Luis Gruss, vivir en la luna

Las sacerdotisas romanas eran hermosas porque se bañaban desnudas bajo la luna creciente. Johannes Kepler, el astrónomo de los sueños y las fugas, sostenía que la vida en nuestro satélite natural es más fértil que en la tierra. Y pensaba que si bien allí todo es de menor tamaño, al mismo tiempo resulta mucho más equilibrado. Hasta el cineasta Fritz Lang imaginó en 1929 a una mujer que camina sin miedo ni escafandra por una luna dulce y tierna. Por qué negarnos, entonces, a vivir allí.

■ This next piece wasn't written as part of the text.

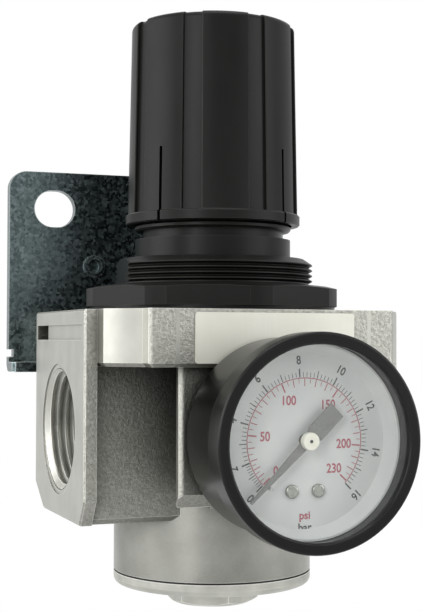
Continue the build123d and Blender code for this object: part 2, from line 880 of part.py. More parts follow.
def make_pointer_hub():
    front = rod_y(pointer_hub_r, pointer_hub_y, pointer_y - pointer_t, 0, gauge_z)
    front = fillet(front.edges().group_by(Axis.Y)[0], pointer_hub_edge)
    return front - rod_y(arbor_tip_r + fit_gap, pointer_hub_y, pointer_y, 0, gauge_z)


def toothed_disc(radius, teeth, depth):
    """Round gear blank with one V-shaped gap per tooth."""
    shape = Circle(radius)
    half = math.pi * radius / teeth / 2
    outer = radius + depth
    gap = make_face(Polyline((outer, half), (outer, -half), (radius - depth, 0), close=True))
    for index in range(teeth):
        shape -= Rot(0, 0, index * 360 / teeth) * gap
    return shape


def gear_radii():
    """Tip radii of pinion and sector, which nearly touch on the line of centres."""
    distance = math.hypot(*sector_pivot)
    pinion = distance / (sector_ratio + 1)
    return pinion - gear_gap, distance - pinion - gear_gap


def make_pointer_arbor():
    pinion_r = gear_radii()[0]
    solid = rod_y(arbor_r, pointer_y - pointer_t, arbor_back_y, 0, gauge_z)
    solid += rod_y(arbor_tip_r, pointer_hub_y, pointer_y - pointer_t, 0, gauge_z)
    pinion = extrude(Plane.XZ * toothed_disc(pinion_r, pinion_teeth, tooth_depth), gear_y[1] - gear_y[0])
    return solid + Pos(0, gear_y[1], gauge_z) * pinion


def make_sector_gear():
    radius = gear_radii()[1]
    blank = toothed_disc(radius, pinion_teeth * sector_ratio, tooth_depth)
    low, high = [math.radians(value) for value in sector_span]
    reach = 2 * radius
    wedge = make_face(Polyline(
        (0, 0),
        (reach * math.cos(low), reach * math.sin(low)),
        (reach * math.cos(high), reach * math.sin(high)),
        close=True,
    ))
    shape = (blank & wedge) - Circle(radius - sector_arm)
    middle = (sector_span[0] + sector_span[1]) / 2
    arm = Rot(0, 0, middle) * Pos(radius / 2, 0) * Rectangle(radius - sector_arm / 2, sector_hub_r)
    shape += (arm & Circle(radius - sector_arm / 2)) + Circle(sector_hub_r)
    gear = extrude(Plane.XZ * shape, gear_y[1] - gear_y[0])
    x, z = sector_pivot
    gear = Pos(x, gear_y[1], gauge_z + z) * gear
    front = movement_front_y - movement_plate_t
    back = movement_back_y + movement_plate_t
    shaft = rod_y(arbor_r, front, back, x, gauge_z + z)
    return gear + shaft


def make_gauge_movement():
    plates = []
    for front in (movement_front_y - movement_plate_t, movement_back_y):
        heights = (gauge_z + movement_z[0], gauge_z + movement_z[1])
        plate = block((-movement_x, movement_x), (front, front + movement_plate_t), heights)
        plates.append(plate)
    solid = plates[0] + plates[1]
    for x, z in pillars:
        solid += rod_y(pillar_r, movement_front_y, movement_back_y, x, gauge_z + z)
    front = movement_front_y - movement_plate_t
    back = movement_back_y + movement_plate_t
    solid -= rod_y(arbor_r + run_gap, front, back, 0, gauge_z)
    solid -= rod_y(arbor_r + run_gap, front, back, sector_pivot[0], gauge_z + sector_pivot[1])
    for side in (-1, 1):
        hole = rod_y(dial_screw_shank_r, front, movement_front_y, side * dial_screw_x, gauge_z + dial_screw_z)
        solid -= hole
    return solid


def make_bourdon_tube():
    section = Pos(bourdon_r, bourdon_y) * Ellipse(*bourdon_section)
    arc = revolve(section, Axis.Y, bourdon_turn)
    root_angle = math.degrees(math.asin(bar_x / (bourdon_r - bourdon_section[0])))
    return Pos(0, 0, gauge_z) * Rot(0, 90 + root_angle, 0) * arc


def make_rear_port_plug():
    plug = rod_y(quarter_thread_r - fit_gap, boss_y - quarter_depth + bottom_gap, boss_y, 0, gauge_z)
    return plug - Pos(0, boss_y, gauge_z) * hex_key(plug_key, plug_key_depth)


# ---------------------------------------------------------------- wall bracket
def make_bracket():
    front = pad_y
    leg_bottom_z = bracket_leg_top_z - bracket_t
    points = (
        (front - bracket_leg, bracket_leg_top_z),
        (front, bracket_leg_top_z),
        (front, bracket_top_z),
        (front + bracket_t, bracket_top_z),
        (front + bracket_t, leg_bottom_z),
        (front - bracket_leg, leg_bottom_z),
    )
    profile = make_face(Plane.YZ * Polyline(*points, close=True))
    width = bracket_x[1] - bracket_x[0]
    solid = Pos(bracket_x[0], 0, 0) * extrude(profile, width, dir=(1, 0, 0))
    lengthwise = solid.edges().filter_by(Axis.X)
    heel = lengthwise.group_by(Axis.Z)[0].sort_by(Axis.Y)[-1]
    solid = fillet(heel, bracket_t)
    upper = solid.edges().filter_by(Axis.Y).group_by(Axis.Z)[-1]
    solid = fillet(upper, bracket_corner)
    foot = solid.edges().filter_by(Axis.Z).filter_by_position(Axis.Z, leg_bottom_z, bracket_leg_top_z)
    toes = foot.group_by(Axis.Y)[0]
    solid = chamfer(toes, bracket_toe)
    relief = (front - bracket_leg, boss_y + slide_gap)
    solid -= block((-boss_x - slide_gap, boss_x + slide_gap), relief, (leg_bottom_z, bracket_leg_top_z))
    back = front + bracket_t
    middle = (bracket_x[0] + bracket_x[1]) / 2
    for side, end in zip((-1, 1), bracket_x):
        slot = SlotOverall(slot_length, slot_w)
        solid -= extrude(Plane.XZ.offset(-back) * Pos(middle + side * slot_x, slot_z) * slot, bracket_t)
        place = middle + side * formed_x
        solid += rod_y(formed_r, front - formed_h, front, place, formed_z)
        solid -= rod_y(formed_hole_r, front - formed_h, back - formed_floor, place, formed_z)
        edge = sorted((end, end - side * notch_w))
        solid -= block(edge, (front, back), notch_z)
        sink = Cone(screw_r, screw_head_r, bracket_t, align=UP)
        solid -= Pos(side * bracket_screw_x, front, bracket_screw_z) * Rot(-90, 0, 0) * sink
    return solid


def make_bracket_screws():
    screws = []
    for side in (-1, 1):
        head = Cone(screw_r - fit_gap, screw_head_r - fit_gap, bracket_t, align=UP)
        screw = Pos(side * bracket_screw_x, pad_y, bracket_screw_z) * Rot(-90, 0, 0) * head
        tail = pad_y - screw_depth + bottom_gap
        screw += rod_y(screw_r - fit_gap, tail, pad_y, side * bracket_screw_x, bracket_screw_z)
        face = Pos(side * bracket_screw_x, pad_y + bracket_t, bracket_screw_z)
        screws.append(screw - face * hex_key(screw_key, screw_key_depth))
    return Compound(children=screws)


parts = {
    "body": make_body,
    "label_plate": make_label_plate,
    "bonnet": make_bonnet,
    "thrust_washer": make_thrust_washer,
    "spindle": make_spindle,
    "spindle_clip": make_spindle_clip,
    "spring_nut": make_spring_nut,
    "main_spring": make_main_spring,
    "knob": make_knob,
    "diaphragm": make_diaphragm,
    "diaphragm_seat_plate": make_diaphragm_seat_plate,
    "diaphragm_lower_plate": make_diaphragm_lower_plate,
    "valve_seat": make_valve_seat,
    "poppet": make_poppet,
    "poppet_seal": make_poppet_seal,
    "valve_spring": make_valve_spring,
    "stem_seal": make_stem_seal,
    "guide_seal": make_guide_seal,
    "cap_seal": make_cap_seal,
    "bottom_cap": make_bottom_cap,
    "gauge_socket": make_gauge_socket,
    "gauge_washer": make_gauge_washer,
    "gauge_case": make_gauge_case,
    "gauge_bezel": make_gauge_bezel,
    "gauge_window": make_gauge_window,
    "gauge_dial": make_gauge_dial,
    "dial_screws": make_dial_screws,
    "pointer_stop": make_pointer_stop,
    "pointer": make_pointer,
    "pointer_hub": make_pointer_hub,
    "pointer_arbor": make_pointer_arbor,
    "sector_gear": make_sector_gear,
    "gauge_movement": make_gauge_movement,
    "bourdon_tube": make_bourdon_tube,
    "rear_port_plug": make_rear_port_plug,
    "bracket": make_bracket,
    "bracket_screws": make_bracket_screws,
}

os.makedirs("parts", exist_ok=True)
for name, make in parts.items():
    export_step(make(), f"parts/{name}.step")
    print(name)
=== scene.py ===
import math

import bpy
from mathutils import Matrix, Vector


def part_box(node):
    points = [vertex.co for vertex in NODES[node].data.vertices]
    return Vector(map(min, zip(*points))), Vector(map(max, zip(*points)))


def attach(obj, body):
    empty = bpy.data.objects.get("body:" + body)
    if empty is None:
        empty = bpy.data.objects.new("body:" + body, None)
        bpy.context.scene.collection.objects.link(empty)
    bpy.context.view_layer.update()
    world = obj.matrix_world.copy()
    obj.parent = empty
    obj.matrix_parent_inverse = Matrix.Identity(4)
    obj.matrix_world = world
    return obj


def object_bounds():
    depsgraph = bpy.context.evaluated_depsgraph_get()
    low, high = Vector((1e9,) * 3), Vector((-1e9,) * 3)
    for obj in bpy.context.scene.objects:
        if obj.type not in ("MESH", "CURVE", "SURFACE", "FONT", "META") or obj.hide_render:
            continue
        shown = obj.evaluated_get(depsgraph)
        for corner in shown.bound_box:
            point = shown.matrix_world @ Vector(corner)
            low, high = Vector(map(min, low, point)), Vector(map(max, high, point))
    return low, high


# Air pressure regulator: finishes, port threads, dial printing, lights and camera.
# Metres, +Z towards the knob, -Y towards the gauge, ports along X.

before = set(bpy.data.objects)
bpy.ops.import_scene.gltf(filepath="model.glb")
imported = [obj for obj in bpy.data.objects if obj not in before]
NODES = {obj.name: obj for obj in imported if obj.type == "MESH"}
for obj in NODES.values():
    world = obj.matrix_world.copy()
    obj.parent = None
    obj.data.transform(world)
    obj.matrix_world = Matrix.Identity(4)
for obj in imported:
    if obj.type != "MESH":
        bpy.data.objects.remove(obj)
CAD_BOX = [list(corner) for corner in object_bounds()]
MM = 0.001


# ---------------------------------------------------------------- small helpers
def linear(hex_colour, alpha=1.0):
    """sRGB hex to the linear colour that the shaders take."""
    channels = []
    for start in (0, 2, 4):
        value = int(hex_colour[start:start + 2], 16) / 255
        channels.append(value / 12.92 if value <= 0.04045 else ((value + 0.055) / 1.055) ** 2.4)
    return (*channels, alpha)


def add(tree, kind, settings=None, **inputs):
    """Adds a node: settings are its properties, inputs its socket values or links.

    An input goes by its name, with underscores for spaces, or by i and its number."""
    node = tree.nodes.new(kind)
    for name, value in (settings or {}).items():
        setattr(node, name, value)
    for name, value in inputs.items():
        key = int(name[1:]) if name[1:].isdigit() else name.replace("_", " ")
        socket = node.inputs[key]
        if isinstance(value, bpy.types.NodeSocket):
            tree.links.new(value, socket)
        else:
            socket.default_value = value
    return node


def calc(tree, operation, *values, clamp=False):
    """One Math node on the values."""
    inputs = {f"i{index}": value for index, value in enumerate(values)}
    return add(tree, "ShaderNodeMath", {"operation": operation, "use_clamp": clamp}, **inputs).outputs[0]


def new_material(name, **inputs):
    """A material with one Principled shader, and its tree."""
    material = bpy.data.materials.new(name)
    material.use_nodes = True
    tree = material.node_tree
    tree.nodes.clear()
    shader = add(tree, "ShaderNodeBsdfPrincipled", **inputs)
    add(tree, "ShaderNodeOutputMaterial", Surface=shader.outputs[0])
    return material, tree, shader


def place(tree):
    """Object coordinates, which are the part's own metres."""
    return add(tree, "ShaderNodeTexCoord").outputs["Object"]


def noise(tree, size_mm, detail=2.0, roughness=0.5, stretch=(1, 1, 1), where=None):
    """Noise whose grain is size_mm across, drawn out along an axis by stretch below 1."""
    scaled = add(tree, "ShaderNodeMapping", Vector=where or place(tree), Scale=stretch)
    return add(tree, "ShaderNodeTexNoise", Vector=scaled.outputs[0], Scale=1 / (size_mm * MM),
               Detail=detail, Roughness=roughness).outputs["Fac"]


def ramp(tree, factor, low, high, a, b):
    """Maps factor from low..high to a..b, held at the ends."""
    return add(tree, "ShaderNodeMapRange", i0=factor, i1=low, i2=high, i3=a, i4=b).outputs[0]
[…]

Durante años creímos que el escapismo es un vicio de diletantes, drogadictos y hombres sin fe. Fuimos educados en una conciencia extrema de lo real. Debíamos leer cinco diarios por día, escuchar la radio como posesos, hablar solamente de las cosas que se pueden tocar ­cuando muchas veces resulta más placentero tocarlas directamente y sin hablar- y no dilapidar nuestro precioso tiempo en inventar raras burbujas nuevas en el desierto de los ruidos. Pero ahora que la historia terminó, ahora que el mundo se ha transformado en un pequeño y maravilloso infierno, la idea de vivir en la luna puede ser la salvación que estábamos buscando. Derivar sin prisa por el mar de la tranquilidad, beber agua pura de los volcanes azules o hacer el amor a cualquier hora --aprovechando la complicidad del lado oscuro-- son sólo algunas de las actividades posibles. Allá no hay penas ni puñales. No hay órdenes que cumplir ni preguntas que contestar. Y encima no es preciso llevar nada. Corazón, deseo, alegría y besos es todo lo que hace falta en la luna para vivir.